El coronavirus ha demostrado nuestra falta de fe



El fenómeno más impresionante de la época del Covid-19 es la limitación mundial de las misas y del acceso a las iglesias. Y aún peor, el hecho de haber aceptado la renuncia de lo que más apreciamos, la Eucaristía, sin ni siquiera luchar. Así que reconozcamos nuestra miseria y abracemos la conversión. Sólo así esta vez no habrá sido en vano.


El período del Covid-19 será recordado como uno de los más difíciles para las libertades individuales y en particular para la libertad religiosa. De manera inédita, los fieles de todo el mundo han tenido que enfrentarse a la imposibilidad de acceder a los lugares de culto; y todo esto sin intentar siquiera encontrar un compromiso entre las precauciones necesarias para limitar la difusión del coronavirus y la defensa del derecho fundamental a la práctica religiosa. En todo el mundo, las iglesias y otros lugares de culto han sido los últimos en abrir sus puertas al público.

Aún hoy en día en Malasia, aunque la vida ha vuelto casi completamente a la normalidad, el culto sigue afrontando límites, incluida la prohibición de que los extranjeros entren en los lugares de culto, como si fueran portadores automáticos de virus. Para las iglesias católicas, el número de personas admitidas todavía está sujeto a limitaciones y el número de misas se ha reducido drásticamente.

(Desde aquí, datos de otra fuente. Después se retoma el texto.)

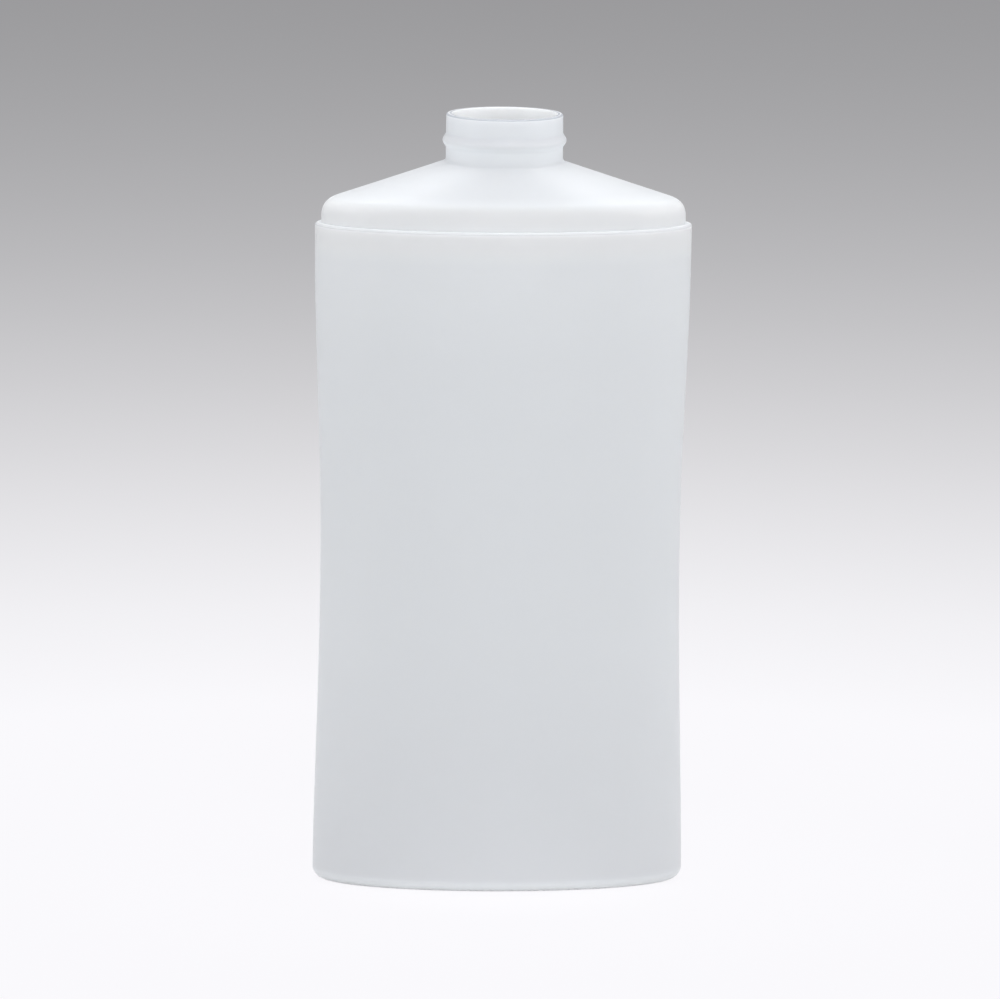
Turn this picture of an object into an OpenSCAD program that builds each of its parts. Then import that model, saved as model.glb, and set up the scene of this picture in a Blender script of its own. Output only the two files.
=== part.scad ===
// A blow-moulded plastic bottle with a flat oval body and a short snap neck, empty and open.
// It stands on z = 0, with its middle on the Z axis, its width along X and its front towards -Y.
// Every level of the body is an oval, so the skin is a stack of oval rings, and the neck is turned.

/* [Body] */
// Width of the body at the ledge
body_w = 88; // [72:1:110]
// Width of the body at the base
base_w = 86.9; // [72:0.1:110]
// Depth of the body, from front to back
body_d = 40; // [35:1:56]
// Height of the body, from the surface it stands on up to the ledge
body_h = 155.4; // [110:0.2:200]
// How far each side is drawn in at the waist
waist_in = 1.6; // [0:0.1:4]
// Height of the waist, where the body is drawn in most
waist_z = 82; // [50:1:100]
// Radius of the rounded edge of the ledge
ledge_r = 0.6; // [0.2:0.1:0.8]
// Thickness of the blown wall and floor
wall = 1; // [0.6:0.1:1.4]

/* [Base] */
// Radius that rounds the bottle's lower edge
base_r = 3; // [2:0.5:6]
// Width of the flat rim that the bottle stands on
foot_w = 2.5; // [1.5:0.5:5]
// Distance over which the base rises from that rim to its middle
push_run = 6; // [3:0.5:8]
// How far the middle of the base is pushed up
push_up = 2; // [1:0.25:3]

/* [Shoulder] */
// How far the shoulder stands in from the body, all round the ledge
ledge_w = 1.5; // [1:0.1:2.5]
// Height of the upright band above the ledge
band_h = 5.1; // [4:0.1:10]
// Height of the slope, from the top of the band to the foot of the neck
slope_h = 9.4; // [7:0.2:16]
// Radius that rounds the band over into the slope, at the two ends
shoulder_r = 4.8; // [2:0.2:5]

/* [Neck] */
// Outer diameter of the neck
neck_d = 27.2; // [24:0.2:30]
// Height of the neck, from the slope up to the rim
neck_h = 11.1; // [10:0.1:18]
// Thickness of the neck's wall, round the mouth
neck_wall = 1.5; // [1:0.1:2.5]
// Radius that blends the slope into the neck, at the two ends
root_r = 1.3; // [0.8:0.1:1.6]
// Radius of the rim's outer edge
rim_r = 0.4; // [0.1:0.1:0.6]
// Bevel of the rim's inner edge
rim_bevel = 0.3; // [0.1:0.1:0.5]

/* [Bead] */
// How far the bead that a push-on cap catches on stands out of the neck
bead_out = 0.8; // [0.3:0.1:1.5]
// Height of the bead, from one foot to the other
bead_h = 3.8; // [2:0.2:5]
// Distance from the rim down to the middle of the bead
bead_drop = 6.2; // [4:0.1:7]

/* [Hidden] */

half_w = body_w / 2;
half_d = body_d / 2;
neck_r = neck_d / 2;
mouth_r = neck_r - neck_wall;

// Levels, from the ledge up to the rim. The band ends at band_z, and the slope at root_z.
ledge_z = body_h;
band_z = ledge_z + band_h;
root_z = band_z + slope_h;
rim_z = root_z + neck_h;

// The slope's run, length and angle at the two ends, where it goes from the band in to the neck
slope_run = half_w - ledge_w - neck_r;
slope_l = norm([slope_run, slope_h]);
slope_a = atan(slope_h / slope_run);
// A blend of radius r leaves the corner between an upright and the slope at this distance
function blend_reach(r) = r * tan((90 - slope_a) / 2);
// A wall of thickness t stays even under the slope when its corners move in and down by this much
function slope_inset(t) = t / (sin(slope_a) + cos(slope_a));

// Points round each ring, and steps along each stretch
around = 64;
side_steps = 10;
blend_steps = 4;
arc_steps = 4;

// How slowly the waist's curve leaves the base, and how slowly it leaves the ledge
ease_low = 1.75;
ease_high = 2.8;
function waist_bump(t, ease) = waist_in * pow(max(0, 1 - t * t), ease);
function waist(z) = z < waist_z
    ? waist_bump(1 - z / waist_z, ease_low)
    : waist_bump((z - waist_z) / (ledge_z - waist_z), ease_high);

// Half the body's width at a height
function side_x(z) = (base_w + (body_w - base_w) * z / ledge_z) / 2 - waist(z);

// A ring is [half width, half depth, height]. This one lies a distance in from the body's side.
function ring(inset, z) = [side_x(z) - inset, half_d - inset, z];

// Rings on an arc whose centre lies a distance in from the side. Angle 0 points outwards and 90 points up.
function arc_of_rings(inset, z, r, from, to) =
    r > 0
    ? [for (i = [0 : arc_steps]) let (a = from + (to - from) * i / arc_steps)
        ring(inset - r * cos(a), z + r * sin(a))]
    : [ring(inset, z)];

// Rings along a curve that rounds the corner b between a and c
function blend(a, b, c) = [for (i = [0 : blend_steps]) let (t = i / blend_steps)
    (1 - t) * (1 - t) * a + 2 * t * (1 - t) * b + t * t * c];
function along(a, b, t) = a + (b - a) * t;

// The skin at a depth t below the outer surface, so 0 is the outside and wall is the inside.
// The base: its raised middle, and the rise down to the flat rim
function base_skin(t) = [for (i = [0 : arc_steps]) let (u = i / arc_steps)
    ring(base_r + foot_w + push_run * (1 - u), t + push_up * (1 + cos(180 * u)) / 2)];
// The lower edge and the side, up to the ledge
function side_skin(t) =
    let (low = base_r, high = ledge_z - max(ledge_r, t))
    concat(
        arc_of_rings(base_r, base_r, base_r - t, -90, 0),
        [for (i = [1 : side_steps - 1]) ring(t, low + (high - low) * i / side_steps)],
        arc_of_rings(max(ledge_r, t), high, max(ledge_r, t) - t, 0, 90));
// The band's lower corner and the band
function band_skin(t) = arc_of_rings(ledge_w, ledge_z, t, 270, 180);
// The corner over the band and the far end of the slope at the neck
function band_corner(t) = [half_w - ledge_w - t, half_d - ledge_w - t, band_z - slope_inset(t)];
function root_corner(t) = [neck_r - slope_inset(t), neck_r - slope_inset(t), root_z - slope_inset(t)];
// The shoulder: rounded out of the band, then straight to the neck
function shoulder_skin(t) =
    let (reach = blend_reach(shoulder_r - t), a = band_corner(t), b = root_corner(t))
    concat(
        blend(a - [0, 0, reach], a, along(a, b, reach / slope_l)),
        [along(a, b, 1 / 3), along(a, b, 2 / 3)]);

// The outside ends in the blend to the neck, a hair wider than the neck that rises out of it
seam = 0.02;
collar_r = (neck_r + seam) / cos(180 / around);
function outer_rings() =
    let (reach = blend_reach(root_r), a = band_corner(0), b = root_corner(0))
    concat(
        base_skin(0), side_skin(0), band_skin(0), shoulder_skin(0),
        blend(along(b, a, reach / slope_l), b, [collar_r, collar_r, root_z + reach]));
// The inside ends within the mouth
function inner_rings() =
    concat(
        base_skin(wall), side_skin(wall), band_skin(wall), shoulder_skin(wall),
        [root_corner(wall), [mouth_r - wall / 2, mouth_r - wall / 2, root_z]]);

// A closed solid over a stack of rings
module stack_of_rings(rings) {
    count = len(rings);
    points = [for (r = rings) for (i = [0 : around - 1]) let (a = 360 * i / around)
        [r[0] * cos(a), r[1] * sin(a), r[2]]];
    sides = [for (k = [0 : count - 2]) for (i = [0 : around - 1])
        let (low = k * around, high = low + around, next = (i + 1) % around)
        each [[low + i, high + i, high + next], [low + i, high + next, low + next]]];
    floor_cap = [for (i = [0 : around - 1]) i];
    top_cap = [for (i = [around - 1 : -1 : 0]) (count - 1) * around + i];
    polyhedron(points, concat([floor_cap, top_cap], sides), convexity = 8);
}

// The neck's outline: a plain wall with the bead on it, and an eased rim
bead_steps = 12;
rim_steps = 4;
module neck() {
    bead_z = rim_z - bead_drop;
    bead = [for (i = [0 : bead_steps]) let (u = 2 * i / bead_steps - 1)
        [neck_r + bead_out * (1 + cos(180 * u)) / 2, bead_z + u * bead_h / 2]];
    rim = [for (i = [0 : rim_steps]) let (a = 90 * i / rim_steps)
        [neck_r - rim_r + rim_r * cos(a), rim_z - rim_r + rim_r * sin(a)]];
    rotate_extrude($fn = 96)
        polygon(concat([[0, root_z], [neck_r, root_z]], bead, rim, [[0, rim_z]]));
}

// The mouth's bore, from the cavity up through the neck, with its bevelled rim
module mouth() {
    bore_foot_z = root_z - 2 * wall;
    translate([0, 0, bore_foot_z])
        cylinder(r = mouth_r, h = rim_z - bore_foot_z + wall, $fn = 96);
    translate([0, 0, rim_z - rim_bevel])
        cylinder(r1 = mouth_r, r2 = mouth_r + 2 * rim_bevel, h = 2 * rim_bevel, $fn = 96);
}

module bottle() {
    color([0.85, 0.87, 0.89])
        difference() {
            union() {
                stack_of_rings(outer_rings());
                neck();
            }
            stack_of_rings(inner_rings());
            mouth();
        }
}

bottle();
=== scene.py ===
# %% [markdown]
# # A blow-moulded bottle of milky plastic
# An empty bottle stands open on a pale floor. Its body is a flat oval that draws in a little at the
# waist. A ledge, an upright band and a slope lead up to a short round neck, with one bead for a cap
# to catch on. A machine makes such a bottle from a soft tube of plastic, which air presses against
# the two halves of a mould. So it is one thin skin.
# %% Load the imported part, which stays as it is
import math

import bmesh
import bpy
from mathutils import Matrix, Vector


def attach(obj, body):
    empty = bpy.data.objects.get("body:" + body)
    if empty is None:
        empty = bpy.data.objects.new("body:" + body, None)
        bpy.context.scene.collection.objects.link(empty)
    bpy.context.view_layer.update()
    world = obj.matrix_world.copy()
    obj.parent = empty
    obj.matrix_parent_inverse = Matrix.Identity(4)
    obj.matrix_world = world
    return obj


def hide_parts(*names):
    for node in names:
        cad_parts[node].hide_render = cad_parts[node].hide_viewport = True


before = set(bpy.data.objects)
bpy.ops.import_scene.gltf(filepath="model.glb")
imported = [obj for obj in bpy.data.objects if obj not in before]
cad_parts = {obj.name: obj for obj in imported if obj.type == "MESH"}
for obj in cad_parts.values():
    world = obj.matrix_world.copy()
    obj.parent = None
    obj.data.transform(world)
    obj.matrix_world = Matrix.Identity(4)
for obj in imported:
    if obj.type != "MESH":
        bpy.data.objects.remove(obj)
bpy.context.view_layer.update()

# %% [markdown]
# ## The sizes
# The part's source holds these same sizes, in millimetres, all but the two of the mould's parting
# line, which only the looks have. Blender works in metres, so one factor turns them over. Writing
# them down once, by name, is what lets the looks follow the solid.
# %% Sizes of the bottle, in millimetres
MM = 0.001
BODY_W, BASE_W, BODY_D, LEDGE_Z = 88, 86.9, 40, 155.4
WAIST_IN, WAIST_Z, EASE_LOW, EASE_HIGH = 1.6, 82, 1.75, 2.8
WALL, BASE_R, LEDGE_R = 1, 3, 0.6
FOOT_W, PUSH_RUN, PUSH_UP = 2.5, 6, 2
LEDGE_W, BAND_H, SLOPE_H, SHOULDER_R = 1.5, 5.1, 9.4, 4.8
NECK_R, NECK_WALL, NECK_H, ROOT_R = 13.6, 1.5, 11.1, 1.3
RIM_R, RIM_BEVEL = 0.4, 0.3
BEAD_OUT, BEAD_H, BEAD_DROP = 0.8, 3.8, 6.2
LINE_W, LINE_UP = 0.16, 0.06
BAND_Z = LEDGE_Z + BAND_H
ROOT_Z = BAND_Z + SLOPE_H
RIM_Z = ROOT_Z + NECK_H
BEAD_Z = RIM_Z - BEAD_DROP
MOUTH_R = NECK_R - NECK_WALL
print("levels: ledge", LEDGE_Z, "band", BAND_Z, "neck", ROOT_Z, "rim", RIM_Z)

# %% [markdown]
# ## The oval at each height
# Cut the bottle level anywhere and the cut is an oval, or a circle in the neck. So three numbers
# describe a level: half its width, half its depth and its height. The two ends draw in towards the
# waist on a smooth curve, and the broad front and back stay upright. Both ends also stand in by the
# height of the parting line, which is raised on them later and so reaches no further than the solid.
# %% A level of the body, a given distance in from its side
def waist(z):
    if z < WAIST_Z:
        t, ease = 1 - z / WAIST_Z, EASE_LOW
    else:
        t, ease = (z - WAIST_Z) / (LEDGE_Z - WAIST_Z), EASE_HIGH
    return WAIST_IN * max(0, 1 - t * t) ** ease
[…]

Si bien no es sorprendente que los gobiernos de todo el mundo hayan aprovechado todas las oportunidades para frenar las libertades individuales, sí es bastante sorprendente que ninguna autoridad religiosa se haya opuesto a la imposición de medidas tan restrictivas. Y es que si se ha encontrado una forma de acceder regularmente a los supermercados (necesidades físicas), ¿por qué no podría hacerse lo mismo con los lugares de culto (necesidades espirituales)?

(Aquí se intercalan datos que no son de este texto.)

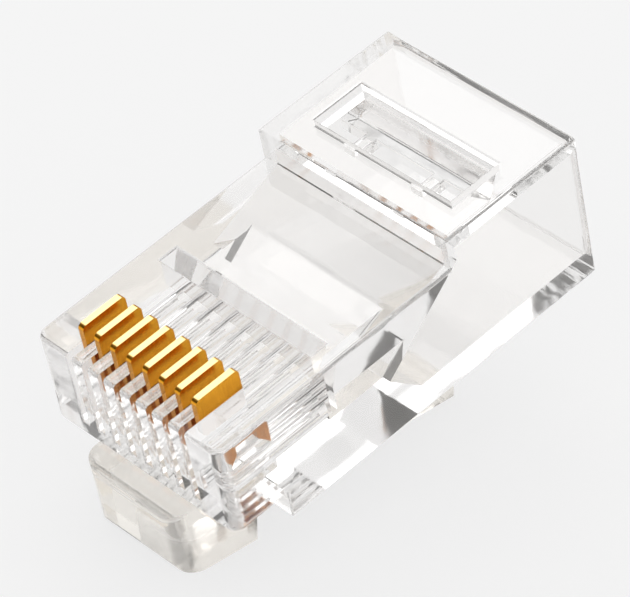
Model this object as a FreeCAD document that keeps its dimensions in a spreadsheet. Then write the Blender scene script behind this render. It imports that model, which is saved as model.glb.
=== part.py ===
import FreeCAD, Part
import math
import os
import Sketcher

# Eight-way modular plug (8P8C) as it comes from the mould, before the cable is
# crimped in. All pieces are drawn square to the plug: X across the eight
# contacts, Y from the nose face to the cable end, Z from the floor of the body
# up to the contact side. At the end the plug is tipped forward so that it lies
# on the flat underside of its latch, as a loose plug does on a table.
# Millimetres and degrees.

SIZES = {
    # body
    "body_width": 11.68,
    "body_length": 21.6,
    "front_height": 6.3,
    "rear_height": 8.0,
    "step_from_nose": 13.7,
    "notch_length": 3.0,
    "notch_height": 1.5,
    "nose_corner_radius": 0.6,
    "edge_radius": 0.2,
    # contact slots and wire channels
    "contact_pitch": 1.02,
    "contact_thickness": 0.32,
    "slot_clearance": 0.02,
    "slot_floor": 2.2,
    "channel_diameter": 1.1,
    "channel_floor": 2.65,
    "channel_front": 1.0,
    # conductor clamp behind the contacts
    "clamp_front": 6.42,
    "clamp_opening": 0.98,
    "clamp_gap": 0.33,
    "clamp_side_margin": 1.09,
    "clamp_lip_height": 4.5,
    # cable cavity, and the ramp that leads the wires down to their channels
    "side_wall": 0.64,
    "roof_thickness": 1.0,
    "cavity_floor": 1.1,
    "ramp_front": 9.6,
    "ramp_drop": 0.45,
    "floor_ramp_length": 1.6,
    "step_wall": 0.6,
    "mouth_chamfer": 0.25,
    # jacket clamp in the raised rear
    "window_from_step": 1.9,
    "window_length": 2.9,
    "window_side_margin": 1.59,
    "bar_drop": 0.8,
    "bar_depth": 1.65,
    "bar_hinge": 0.25,
    "bar_front_gap": 1.25,
    "bar_side_gap": 0.15,
    "bar_front_height": 0.6,
    "bar_root": 0.1,
    "bar_lean": 0.6,
    "post_width": 0.7,
    "post_spacing": 4.2,
    # contacts
    "contact_front": 0.95,
    "contact_length": 2.45,
    "contact_height": 3.6,
    "contact_stand": 1.07,
    "contact_corner": 0.25,
    "prong_length": 1.15,
    "prong_point": 0.69,
    "prong_width": 0.62,
    # latch
    "latch_angle": 12.2,
    "latch_drop": 2.49,
    "latch_width": 6.2,
    "latch_reach": 1.1,
    "latch_corner": 1.0,
    "latch_edge": 0.4,
    "root_height": 0.9,
    "root_thickness": 0.7,
    "root_clearance": 0.02,
    "throat_front": 0.85,
    "throat_floor": 0.5,
    "throat_radius": 0.4,
    "shoulder_from_nose": 2.75,
    "shoulder_height": 1.85,
    "lever_overlap": 0.5,
    "lever_end": 15.8,
    "lever_width": 3.2,
    "lever_root_thickness": 1.15,
    "lever_end_thickness": 0.65,
    "lever_edge": 0.2,
}
CONTACTS = 8
OVERSHOOT = 1

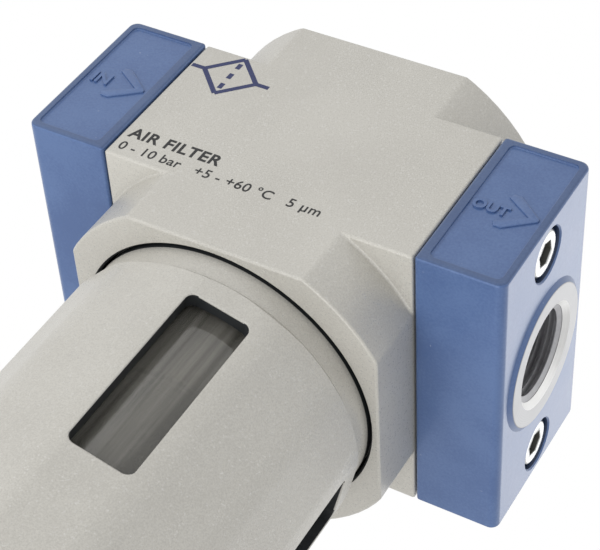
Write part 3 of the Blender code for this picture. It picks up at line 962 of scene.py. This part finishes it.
# bowl guard: a round threaded neck, a cone and twelve flats with four sight windows
guard = {
    "sides": 12,
    "ringRadius": 25.6 * mm,
    "topEdge": 0.4 * mm,
    "neckStep": 0.06 * mm,
    "neckBand": 1.5 * mm,
    "threadPitch": 3.0 * mm,
    "threadDepth": 0.35 * mm,
    "innerRadius": 24.0 * mm,
    "innerEdge": 0.3 * mm,
    "shoulderDrop": 9.3 * mm,
    "ridgeRounding": 2.4 * mm,
    "floor": 2.0 * mm,
    "bottomCorner": 6.0 * mm,
    "drainHole": 11.5 * mm,
    "drainEdge": 0.4 * mm,
    "windows": 4,
    "windowFirst": 15,
    "windowWidth": 10.7 * mm,
    "windowHeight": 32.0 * mm,
    "windowDrop": 4.7 * mm,
    "windowCorner": 1.4 * mm,
    "windowEdge": 0.32 * mm,
    "wallLean": 0.25,  # faces that turn outwards less than this are walls
}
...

Sin embargo, el punto que me gustaría destacar aquí es de naturaleza más general y se refiere a la corresponsabilidad de toda la comunidad católica en el hecho de aceptar las circunstancias como si fueran inevitables o no valiera la pena luchar para cambiarlas. Con respecto al acceso de los extranjeros a los lugares de culto en Malasia, por ejemplo, se repite a menudo el mantra que depende de los Procedimientos Operativos Estándar del Gobierno (SOP, por sus siglas en inglés).

Hay confusión aquí entre la aceptación de la cruz “ad imitatio Christi” y la obligación de seguir las órdenes del Estado.

El punto aquí está relacionado con el mantra de las SOP. Preguntémonos, ¿cómo reaccionaríamos si nos dijeran que no podemos ver a nuestros hijos por un tiempo indefinido por alguna razón decidida por el Gobierno? ¿No reaccionaríamos? ¿No nos sentiríamos injustamente privados de nuestro derecho a vivir con nuestra familia? ¿No estaríamos devastados por el dolor?

La respuesta natural que todos tenemos en nuestros corazones revela cuánto necesitamos misericordia: nuestra fe es tan pobre que no reconocemos que la Eucaristía es realmente lo más valioso que tenemos. ¿No es la Eucaristía el verdadero fundamento de nuestra fe? ¿No es el sacrificio del Dios vivo –que  ocurre en cada Eucaristía- la única fuente de significado para nuestros afectos y acciones? ¿No es la posibilidad de nutrirnos místicamente con el Cuerpo de Cristo la única y verdadera fuente de vida para nosotros?

Nos hemos rendido sin luchar por el bien más preciado que tenemos. Hemos permitido que la mayor interrupción en la cadena de suministro de nuestra vida espiritual y esencial ocurra sin levantar la voz.

Si este encierro ha hecho algo bueno ha sido, con suerte, hacernos conscientes de lo miserables y decrépitos que somos, para que nos demos cuenta de lo pequeña y débil que es nuestra fe, tan débil que permitimos que el mundo nos violara sin siquiera darse cuenta de que estábamos siendo violados.
Reconocer nuestra miserable condición, sin embargo, es la gran gracia necesaria para abrazar la conversión y llegar a estar más enamorados del Dios vivo y hambrientos de Su cuerpo místico.

¡Que una nueva conciencia aumente nuestra fe!